The biggest lease of the quarter was Southern California Gas Co.'s 15-year commitment to keep more than 1,300 employees in 350,000 square feet in Gas Company Tower in downtown Los Angeles. Had the utility moved its headquarters to another building the consequences could have been devastating for landlord MPG Office Trust, which has been struggling with heavy debt and the weak rental market.

The downtown L.A. office market has been nearly flat for years. A building boom in the late 1980s and early 1990s left an abundance of space that was never absorbed, even during the flush years of the mid-2000s when rents were flying upward in Century City and Santa Monica. Downtown vacancy was nearly 18% in the third quarter, up from 16% in the year-earlier quarter.

"Downtown never profited from the spike that the Westside got during the boom," Sullivan said. "The Westside is a bit more manic-depressive than downtown."

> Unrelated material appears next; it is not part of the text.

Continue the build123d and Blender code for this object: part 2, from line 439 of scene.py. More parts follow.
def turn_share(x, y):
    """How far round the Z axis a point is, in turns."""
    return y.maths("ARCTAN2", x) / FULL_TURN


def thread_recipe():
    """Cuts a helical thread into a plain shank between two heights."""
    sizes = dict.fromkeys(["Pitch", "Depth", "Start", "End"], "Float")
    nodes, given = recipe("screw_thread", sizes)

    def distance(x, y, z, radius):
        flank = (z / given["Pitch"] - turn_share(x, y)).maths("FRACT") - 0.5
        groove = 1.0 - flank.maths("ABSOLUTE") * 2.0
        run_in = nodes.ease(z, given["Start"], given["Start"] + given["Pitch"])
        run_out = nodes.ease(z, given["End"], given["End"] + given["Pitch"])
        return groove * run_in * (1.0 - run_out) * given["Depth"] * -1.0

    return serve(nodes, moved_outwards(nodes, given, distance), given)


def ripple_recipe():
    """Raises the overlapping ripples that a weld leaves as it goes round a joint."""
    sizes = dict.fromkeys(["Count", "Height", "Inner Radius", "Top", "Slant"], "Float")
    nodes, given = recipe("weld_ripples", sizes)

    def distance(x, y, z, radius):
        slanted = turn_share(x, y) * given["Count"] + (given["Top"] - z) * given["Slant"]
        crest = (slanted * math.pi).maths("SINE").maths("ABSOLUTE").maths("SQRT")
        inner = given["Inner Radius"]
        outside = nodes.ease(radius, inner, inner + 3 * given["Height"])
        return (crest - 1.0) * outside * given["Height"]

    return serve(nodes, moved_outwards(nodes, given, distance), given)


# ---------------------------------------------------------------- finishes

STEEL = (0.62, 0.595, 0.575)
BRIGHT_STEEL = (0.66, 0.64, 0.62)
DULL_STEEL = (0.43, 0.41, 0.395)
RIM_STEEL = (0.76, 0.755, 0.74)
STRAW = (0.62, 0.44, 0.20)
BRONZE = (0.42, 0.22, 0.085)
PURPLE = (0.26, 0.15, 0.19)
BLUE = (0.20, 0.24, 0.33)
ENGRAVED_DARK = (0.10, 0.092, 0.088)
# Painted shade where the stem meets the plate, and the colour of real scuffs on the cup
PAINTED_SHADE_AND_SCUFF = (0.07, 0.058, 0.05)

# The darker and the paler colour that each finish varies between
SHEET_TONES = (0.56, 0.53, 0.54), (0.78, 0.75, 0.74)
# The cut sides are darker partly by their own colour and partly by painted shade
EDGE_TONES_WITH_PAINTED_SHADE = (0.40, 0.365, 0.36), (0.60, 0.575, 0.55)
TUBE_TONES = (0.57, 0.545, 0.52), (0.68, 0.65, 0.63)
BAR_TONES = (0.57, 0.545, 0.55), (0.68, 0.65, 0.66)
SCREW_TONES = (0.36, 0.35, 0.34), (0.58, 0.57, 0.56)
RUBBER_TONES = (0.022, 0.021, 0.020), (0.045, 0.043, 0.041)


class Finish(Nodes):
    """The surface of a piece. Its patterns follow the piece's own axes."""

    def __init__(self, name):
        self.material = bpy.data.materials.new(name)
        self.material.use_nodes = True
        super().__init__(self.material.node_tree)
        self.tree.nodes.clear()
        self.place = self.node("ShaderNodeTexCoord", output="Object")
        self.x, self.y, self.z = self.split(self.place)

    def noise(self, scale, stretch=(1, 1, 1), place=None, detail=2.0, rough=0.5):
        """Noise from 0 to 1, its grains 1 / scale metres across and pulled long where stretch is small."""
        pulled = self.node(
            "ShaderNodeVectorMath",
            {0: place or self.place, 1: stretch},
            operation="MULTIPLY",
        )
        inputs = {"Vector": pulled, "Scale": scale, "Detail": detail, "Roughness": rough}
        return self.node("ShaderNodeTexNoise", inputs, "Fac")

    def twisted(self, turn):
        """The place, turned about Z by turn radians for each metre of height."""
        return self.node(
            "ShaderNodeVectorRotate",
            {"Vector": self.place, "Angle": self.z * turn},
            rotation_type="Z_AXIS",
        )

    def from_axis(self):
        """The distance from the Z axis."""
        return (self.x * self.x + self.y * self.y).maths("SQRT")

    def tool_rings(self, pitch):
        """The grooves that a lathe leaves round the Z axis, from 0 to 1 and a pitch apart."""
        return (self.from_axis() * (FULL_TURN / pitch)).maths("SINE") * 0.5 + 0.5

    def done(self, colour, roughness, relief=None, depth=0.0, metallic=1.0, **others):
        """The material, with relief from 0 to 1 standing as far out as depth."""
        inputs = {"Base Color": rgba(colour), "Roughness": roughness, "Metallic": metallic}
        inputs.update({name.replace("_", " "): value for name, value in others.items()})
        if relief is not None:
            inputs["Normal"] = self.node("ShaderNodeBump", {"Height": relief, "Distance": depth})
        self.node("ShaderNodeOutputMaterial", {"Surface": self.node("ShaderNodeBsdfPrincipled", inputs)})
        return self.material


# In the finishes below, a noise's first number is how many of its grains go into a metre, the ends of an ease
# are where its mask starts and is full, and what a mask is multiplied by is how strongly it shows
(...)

Overall vacancy on the Westside is 16.6%, up two percentage points from the same period a year earlier. Asking rents are $3.27 a square foot, down 39 cents from the third quarter of 2009.

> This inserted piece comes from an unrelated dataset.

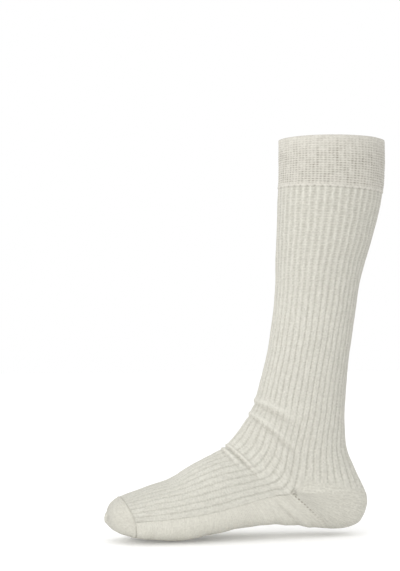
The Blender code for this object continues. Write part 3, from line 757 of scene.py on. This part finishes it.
for half, facing in zip(halves, (1, -1)):
    rim = half[-1]
    closing = []
    for turned in np.linspace(0, pi / 2, CLOSING_LINES + 1)[1:]:
        ring = tip_middle + (rim - tip_middle) * max(np.cos(turned), 0)
        closing.append(ring + np.array((-TIP_BULGE, 0, 0)) * np.sin(turned))
    whole = np.concatenate((half, np.array(closing)))
    seen = np.append(rows[:, 0], np.linspace(TIP_ROW, TIP_ROW + 0.3, CLOSING_LINES + 1)[1:])
    counted = np.meshgrid(count_courses(seen), shares[0], indexing="ij")[0]
    wales = np.meshgrid(seen, facing * shares[0] * TOE_WALES, indexing="ij")[1]
    shade = np.meshgrid(np.append(behind[:, 0], np.zeros(CLOSING_LINES)), shares[0], indexing="ij")[0]
    # Painted shade in the groove behind the seam.
    add_half(toe_net, whole, wales, counted, np.zeros(shade.shape), 0.22 * shade, -facing)
toe_knit = knit_material("toe_knit", (0.610, 0.597, 0.531), (0.32, 0.300, 0.255), 0.00013,
                         0.70, (0.7, 0.3, 0.5), 0.25, 0.25, 0.50, 1.0e6)
toe = finish_panel(toe_net, "toe_cap", toe_knit, PLAIN_WALL)
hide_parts("toe")
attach(toe, "root")

# Setting
# A plain pale floor, soft studio light from the front left, and the camera that looks up
# the foot from the inner side.
FLOOR_SIZE = 12.0
floor_net = bmesh.new()
bmesh.ops.create_grid(floor_net, x_segments=1, y_segments=1, size=FLOOR_SIZE / 2)
bmesh.ops.translate(floor_net, verts=floor_net.verts, vec=(0, 0, cad_box[0].z - 0.0005))
floor_data = bpy.data.meshes.new("floor")
floor_net.to_mesh(floor_data)
floor_net.free()
floor_paint = bpy.data.materials.new("pale_floor")
floor_paint.use_nodes = True
floor_paint.node_tree.nodes["Principled BSDF"].inputs["Base Color"].default_value = (0.93, 0.93, 0.93, 1)
floor_paint.node_tree.nodes["Principled BSDF"].inputs["Roughness"].default_value = 0.9
floor_paint.node_tree.nodes["Principled BSDF"].inputs["Emission Color"].default_value = (1, 1, 1, 1)
floor_paint.node_tree.nodes["Principled BSDF"].inputs["Emission Strength"].default_value = 0.12
floor_data.materials.append(floor_paint)
floor = bpy.data.objects.new("floor", floor_data)
bpy.context.scene.collection.objects.link(floor)


def add_lamp(name, place, width, watts):
    """A square soft light that faces the sock."""
    light = bpy.data.lights.new(name, "AREA")
    light.size = width
    light.energy = watts
    lamp = bpy.data.objects.new(name, light)
    bpy.context.scene.collection.objects.link(lamp)
    lamp.location = place
    aim = bpy.data.objects.new(name + "_aim", None)
    bpy.context.scene.collection.objects.link(aim)
    aim.location = (-0.06, 0, -0.2)
    follow = lamp.constraints.new("TRACK_TO")
    follow.target = aim
    follow.track_axis = "TRACK_NEGATIVE_Z"
    follow.up_axis = "UP_Y"


add_lamp("key", (-1.9, -1.7, 0.2), 1.4, 26.0)
add_lamp("top", (-0.9, -0.2, 1.9), 1.8, 5.0)
world = bpy.data.worlds.new("studio")
world.use_nodes = True
world.node_tree.nodes["Background"].inputs["Color"].default_value = (1, 1, 1, 1)
world.node_tree.nodes["Background"].inputs["Strength"].default_value = 1.0
bpy.context.scene.world = world
bpy.context.scene.view_settings.view_transform = "Standard"

CAMERA_PLACE = (-0.44463, -1.36192, -0.19477)
CAMERA_YAW = 12.813
CAMERA_PITCH = 2.001
FOCAL_PIXELS = 1429.3
PHOTO_HEIGHT = 571
view = bpy.data.cameras.new("view")
view.sensor_fit = "VERTICAL"
view.sensor_height = 36.0
view.lens = FOCAL_PIXELS * view.sensor_height / PHOTO_HEIGHT
camera = bpy.data.objects.new("view", view)
bpy.context.scene.collection.objects.link(camera)
camera.location = CAMERA_PLACE
camera.rotation_euler = (radians(90 + CAMERA_PITCH), 0, -radians(CAMERA_YAW))
bpy.context.scene.camera = camera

Asking rents tend to be significantly higher than what tenants actually pay, though, after calculating all the incentives landlords offer to get tenants to sign long-term leases, Cushman's Vargas said. "Free rent, free parking, moving allowances — we are seeing the whole gamut of concessions to move."

Tenants have become more aggressive just in the last month or so, said Whitley Collins, senior managing director of brokerage Jones Lang LaSalle.

"Even six months ago people thought we could maybe be headed for another significant [economic] drop," Collins said. "People are feeling that if we are not at the bottom now, the bottom is near and it's not going to be much worse."

Office occupancy will continue to fall, he predicted, because many companies that downsized during the recession are still renting more space than they need. When it comes time to renew their leases, they will take less room.

"We are going to see the consequences of that shadow space in the fourth quarter and into next year," he said.

The market is no longer getting worse for landlords, he said, but it won't be getting better soon either.

"In a year," he said, "we will feel like we are in the same place."